At the end of my posting 'How to RETURN from a form' I made a detour to a new thread, since I wanted to reply to Mike Gagnon, but the topic was worth standing on its own: Step-by-Step Guide to VFP. The spark came from this thread: which meant that there are people like me who would like to use VFP 9, but there is not a tutorial for false beginners into the new IDE and OOP under Visual FoxPro.

Then I remembered the good old days of Ashton-Tate and their wonderful dBase III manual, consisting of 2 parts: an Introduction for beginners and a Reference manual, which inspired me to post a suggestion.

Now I dream of a free online step-by-step tutorial, created by the collaboration of specialists and yes, I would participate, had I not been just a beginner.

Since there will be no more versions by Microsoft, the lifetime of such a manual will be longer than for a rapidly developing language like C# or Java.
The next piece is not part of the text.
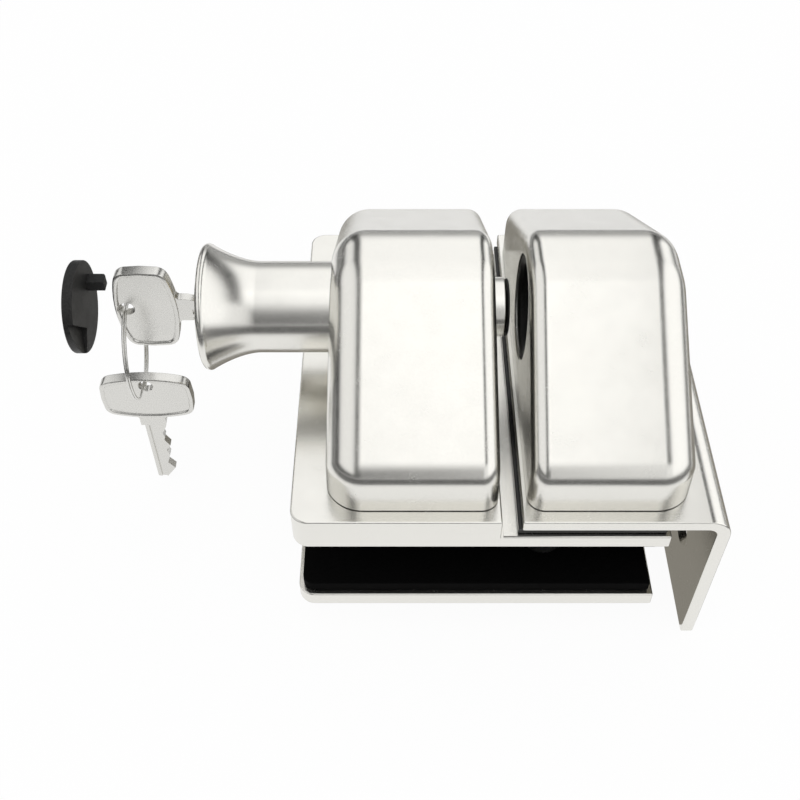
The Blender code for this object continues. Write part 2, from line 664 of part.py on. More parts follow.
def knob_cap(parent):
    """Black cap with one prong and a ramped pry notch on its inner side."""
    right = CAP_LEFT + CAP_GAUGE
    profile = [(CAP_LEFT, 0), (CAP_LEFT, CAP_RADIUS - CAP_EDGE), (CAP_LEFT + CAP_EDGE, CAP_RADIUS),
               (right - CAP_EDGE / 2, CAP_RADIUS), (right, CAP_RADIUS - CAP_EDGE / 2), (right, 0)]
    cap = new_object("knob_cap", turned(profile, FINE_SIDES), black_plastic("knob_cap"), parent=parent)
    at = (0, 0, AXIS_Z)
    root = right - CAP_EDGE
    tip = right + PRONG_LENGTH
    near = PRONG_Y - PRONG_WIDTH / 2
    far = PRONG_Y + PRONG_WIDTH / 2
    prong = [(root, near), (tip, near), (tip, far - CAP_EDGE), (tip - CAP_EDGE, far), (root, far)]
    join(cap, prism(prong, PRONG_Z - PRONG_HEIGHT / 2, PRONG_Z + PRONG_HEIGHT / 2), "cap_prong", at)
    near = PRY_NOTCH_Y - PRY_NOTCH_WIDTH / 2
    far = PRY_NOTCH_Y + PRY_NOTCH_WIDTH / 2
    ramp = [(right, near), (right + OVERCUT, near), (right + OVERCUT, far), (right - PRY_NOTCH_DEPTH, far)]
    notch = prism(ramp, PRY_NOTCH_Z - PRY_NOTCH_HEIGHT / 2, PRY_NOTCH_Z + PRY_NOTCH_HEIGHT / 2)
    cut(cap, notch, "cap_notch", at)


def lock_barrel(parent):
    bore = PLUG_RADIUS + RUNNING_GAP
    lip = PLUG_LIP_RADIUS + RUNNING_GAP
    lip_end = MOUTH_FLOOR - PLUG_PROUD + PLUG_LIP_LENGTH + SEAT
    profile = [(MOUTH_FLOOR, lip), (MOUTH_FLOOR, BARREL_RADIUS), (BARREL_RIGHT, BARREL_RADIUS),
               (BARREL_RIGHT, bore), (lip_end, bore), (lip_end, lip)]
    new_object("lock_barrel", turned(profile, SIDES), bright_steel("lock_barrel"), parent=parent)


def lock_plug(parent):
    """Turning core of the lock, slotted for the key and tapped for the cam's screw."""
    left = MOUTH_FLOOR - PLUG_PROUD
    hole = CAM_SCREW_RADIUS + SEAT
    hole_end = BARREL_RIGHT - CAM_SCREW_GRIP - SEAT
    profile = [(left, 0), (left, PLUG_LIP_RADIUS), (left + PLUG_LIP_LENGTH, PLUG_LIP_RADIUS),
               (left + PLUG_LIP_LENGTH, PLUG_RADIUS), (BARREL_RIGHT, PLUG_RADIUS), (BARREL_RIGHT, hole),
               (hole_end, hole), (hole_end, 0)]
    plug = new_object("lock_plug", turned(profile, SIDES), look("lock_plug", (0.75, 0.66, 0.42), 0.35, 1.0),
                      parent=parent)
    thick = BLADE_GAUGE / 2 + SEAT
    slot = block((left - OVERCUT, -thick, -BLADE_BACK - SEAT),
                 (KEY_TIP_X + SEAT, thick, BLADE_FRONT + SEAT))
    cut(plug, slot, "keyway", (0, 0, AXIS_Z))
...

My posting was not a question, just food for thought, so it can be considered as closed.

VFP 9.0 SP2 on XP SP3
 
First of all there are alrady a lot of Books about VFP, so there really is no need, unless you can't afford about 20-50 dollars for a book, you'll invest much more in the form of time, to read the books and learn from them.

Then I think it's not a good idea to start soemthing new from the ground for a dead language. I already dropped that thought back in 2007, when the end of VFP was announced.

You're right, that books as more in-depth tutorials do tend to fall behind the newest version of a language, but it's not an advantage that VFP development has finished, you'll get more and more interop problems with VFP in the future and it will only bee good for self-contined applications. That might still be some years, but the high of VFP in the tiobe index it had in 2007 was due to the announcement of it's discontinuation.

You're a bit like someone asking for free or cheap copies of Games for a discontinued game console.

We're still here to provide help for VFP users, even newbies. This has also worked before 2007 and I think it will still continue some years.

If there's a chance for such books, then from those who alrady have written all this stuff for older VFP versions and only would need to update that to the possibilities of the newest VFP, skip what you wouldn't use anymore, incorporate the XMLAdapter and the Cursoradapter. You'll already find this stuff, if you take some older VFP starter book and add the "New In ..." series to it, the disadvantage and pity is only, it's a bit like a patched knowledgebase. I'd say you'll have to live with that, wanting to learn a discontinued language and database.

Bye, Olaf.
 
Having spent 4 months working in VB after a year of reading up on it I must say I really think VFP is still 10 times better. Other then web interfaces VFP seems to do everything easier and better then VB and usuall with cleaner and less code.